'''

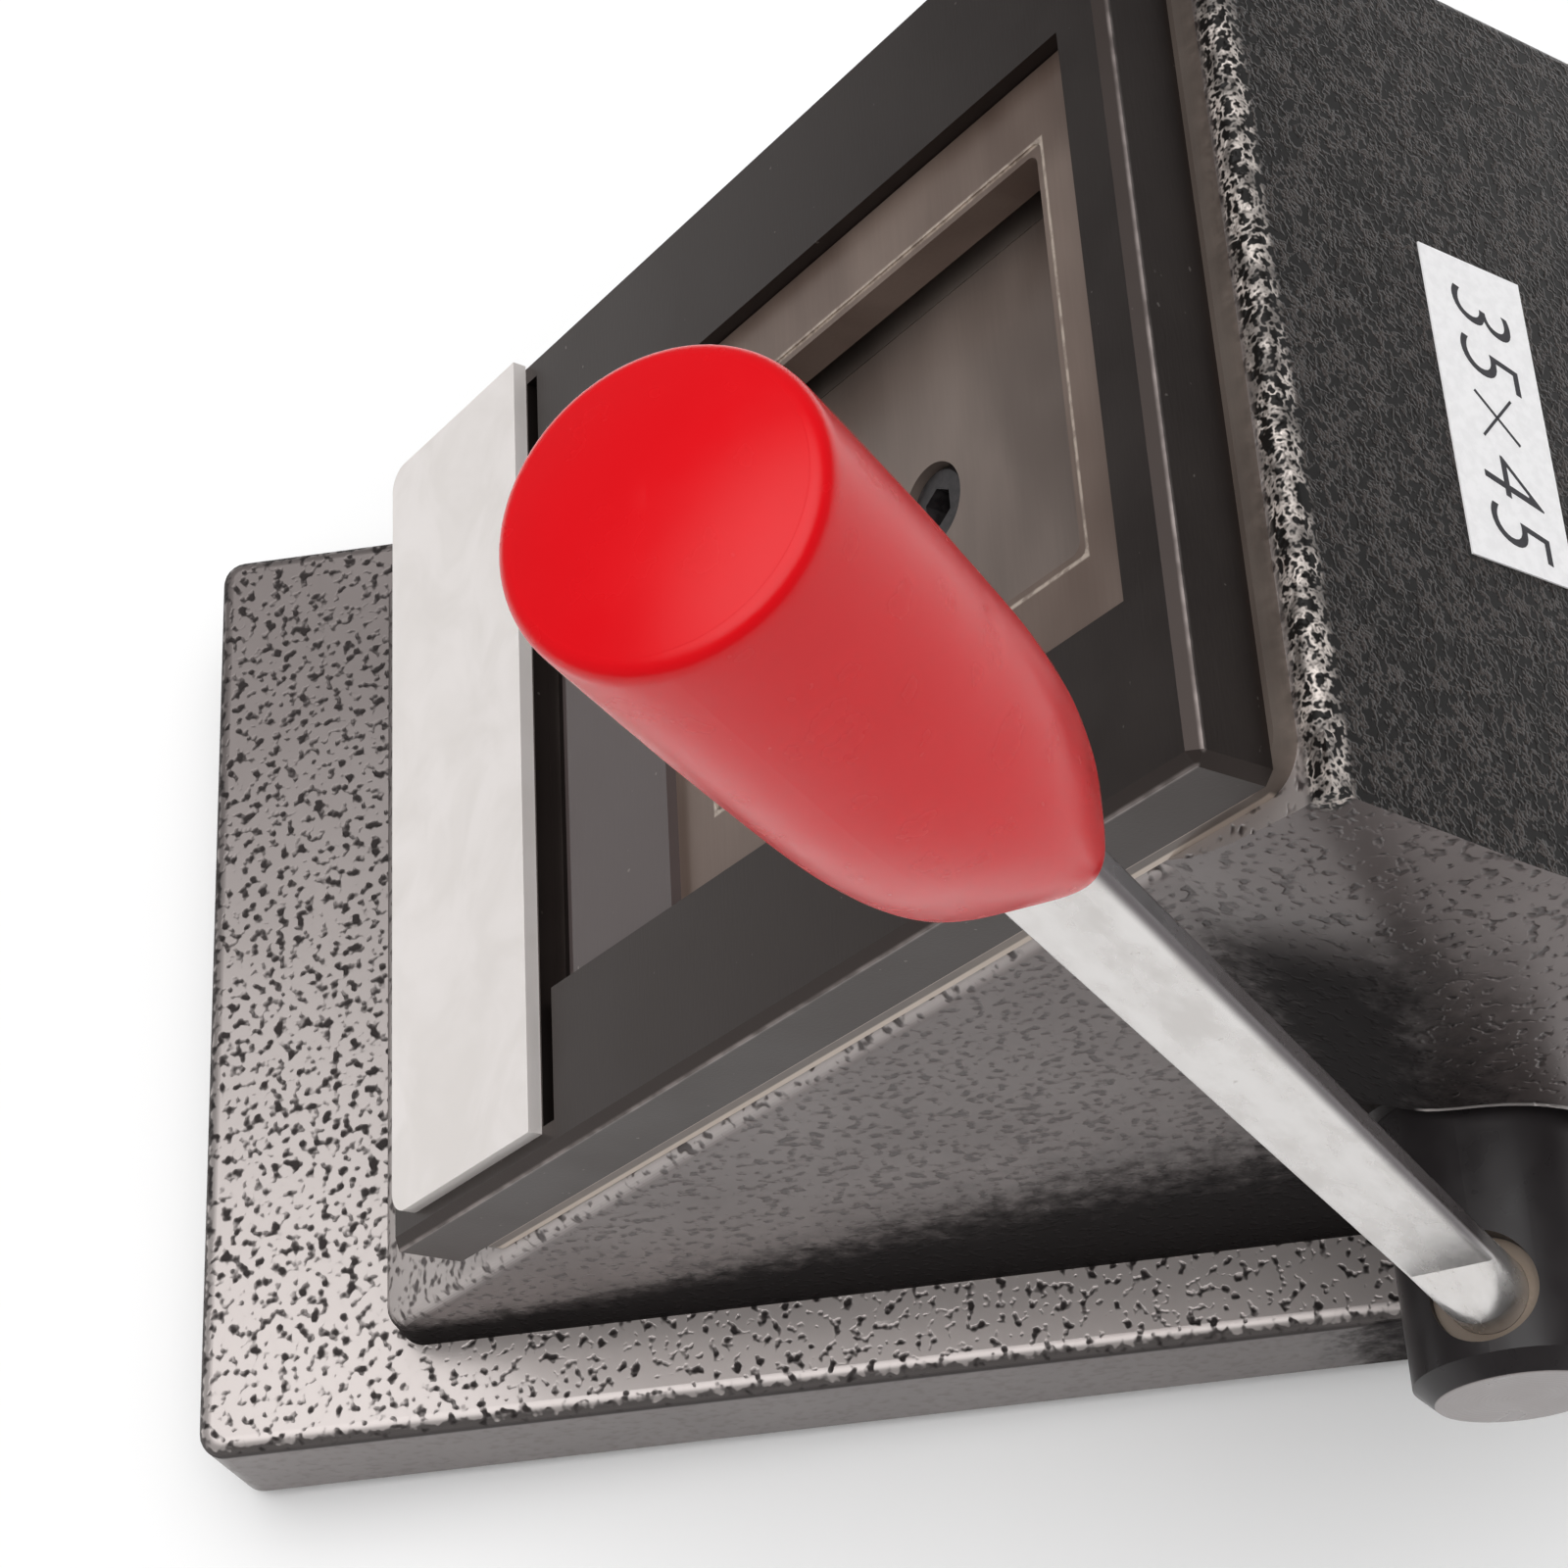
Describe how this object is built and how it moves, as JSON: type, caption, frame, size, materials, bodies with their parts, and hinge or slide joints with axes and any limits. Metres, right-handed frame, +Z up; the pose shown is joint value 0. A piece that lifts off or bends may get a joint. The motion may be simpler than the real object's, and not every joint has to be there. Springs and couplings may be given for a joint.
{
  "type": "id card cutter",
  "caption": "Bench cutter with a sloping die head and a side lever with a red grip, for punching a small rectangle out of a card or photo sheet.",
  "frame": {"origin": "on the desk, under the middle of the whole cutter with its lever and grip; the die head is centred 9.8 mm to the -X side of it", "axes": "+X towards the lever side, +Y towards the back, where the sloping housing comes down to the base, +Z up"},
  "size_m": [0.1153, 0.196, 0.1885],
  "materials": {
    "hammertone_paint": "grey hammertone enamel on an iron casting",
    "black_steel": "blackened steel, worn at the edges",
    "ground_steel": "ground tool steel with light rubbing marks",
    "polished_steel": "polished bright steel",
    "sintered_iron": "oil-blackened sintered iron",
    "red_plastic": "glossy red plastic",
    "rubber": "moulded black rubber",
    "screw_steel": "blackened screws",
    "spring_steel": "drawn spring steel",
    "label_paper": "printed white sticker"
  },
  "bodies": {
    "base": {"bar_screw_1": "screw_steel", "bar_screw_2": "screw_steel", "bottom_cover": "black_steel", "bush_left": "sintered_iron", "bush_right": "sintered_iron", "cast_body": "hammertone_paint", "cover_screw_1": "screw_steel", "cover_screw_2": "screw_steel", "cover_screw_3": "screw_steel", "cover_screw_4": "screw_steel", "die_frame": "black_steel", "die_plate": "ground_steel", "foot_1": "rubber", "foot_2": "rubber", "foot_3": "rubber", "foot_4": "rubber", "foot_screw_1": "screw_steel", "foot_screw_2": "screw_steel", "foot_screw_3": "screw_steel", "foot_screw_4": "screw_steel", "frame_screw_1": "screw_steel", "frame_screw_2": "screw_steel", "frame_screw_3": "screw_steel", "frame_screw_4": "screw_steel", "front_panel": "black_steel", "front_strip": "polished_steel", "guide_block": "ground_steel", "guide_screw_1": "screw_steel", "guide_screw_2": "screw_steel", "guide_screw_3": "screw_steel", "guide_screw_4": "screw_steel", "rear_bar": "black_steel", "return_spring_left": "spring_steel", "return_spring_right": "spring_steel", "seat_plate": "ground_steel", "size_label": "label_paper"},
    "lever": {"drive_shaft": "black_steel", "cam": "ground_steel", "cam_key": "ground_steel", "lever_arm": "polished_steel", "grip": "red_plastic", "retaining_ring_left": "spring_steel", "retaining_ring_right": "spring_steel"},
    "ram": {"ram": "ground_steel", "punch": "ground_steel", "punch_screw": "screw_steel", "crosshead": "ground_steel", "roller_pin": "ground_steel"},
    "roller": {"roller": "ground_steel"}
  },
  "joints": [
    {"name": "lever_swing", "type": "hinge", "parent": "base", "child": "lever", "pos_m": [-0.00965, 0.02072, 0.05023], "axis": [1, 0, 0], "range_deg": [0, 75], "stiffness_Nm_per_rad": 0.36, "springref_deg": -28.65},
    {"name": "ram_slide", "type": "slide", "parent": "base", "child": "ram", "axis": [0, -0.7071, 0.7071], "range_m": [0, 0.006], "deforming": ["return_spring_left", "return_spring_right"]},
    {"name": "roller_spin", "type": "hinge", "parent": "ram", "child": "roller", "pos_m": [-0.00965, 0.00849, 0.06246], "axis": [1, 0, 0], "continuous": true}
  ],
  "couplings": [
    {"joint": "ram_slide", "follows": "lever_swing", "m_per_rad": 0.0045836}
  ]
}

'''

WHAT THE TASK ASKS> Find the lines above holding the word "type" and show them.

SOLUTION TO THIS TASK>
Describe how this object is built and how it moves, as JSON: type, caption, frame, size, materials, bodies with their parts, and hinge or slide joints with axes and any limits. Metres, right-handed frame, +Z up; the pose shown is joint value 0. A piece that lifts off or bends may get a joint. The motion may be simpler than the real object's, and not every joint has to be there. Springs and couplings may be given for a joint.
  "type": "id card cutter",
    {"name": "lever_swing", "type": "hinge", "parent": "base", "child": "lever", "pos_m": [-0.00965, 0.02072, 0.05023], "axis": [1, 0, 0], "range_deg": [0, 75], "stiffness_Nm_per_rad": 0.36, "springref_deg": -28.65},
    {"name": "ram_slide", "type": "slide", "parent": "base", "child": "ram", "axis": [0, -0.7071, 0.7071], "range_m": [0, 0.006], "deforming": ["return_spring_left", "return_spring_right"]},
    {"name": "roller_spin", "type": "hinge", "parent": "ram", "child": "roller", "pos_m": [-0.00965, 0.00849, 0.06246], "axis": [1, 0, 0], "continuous": true}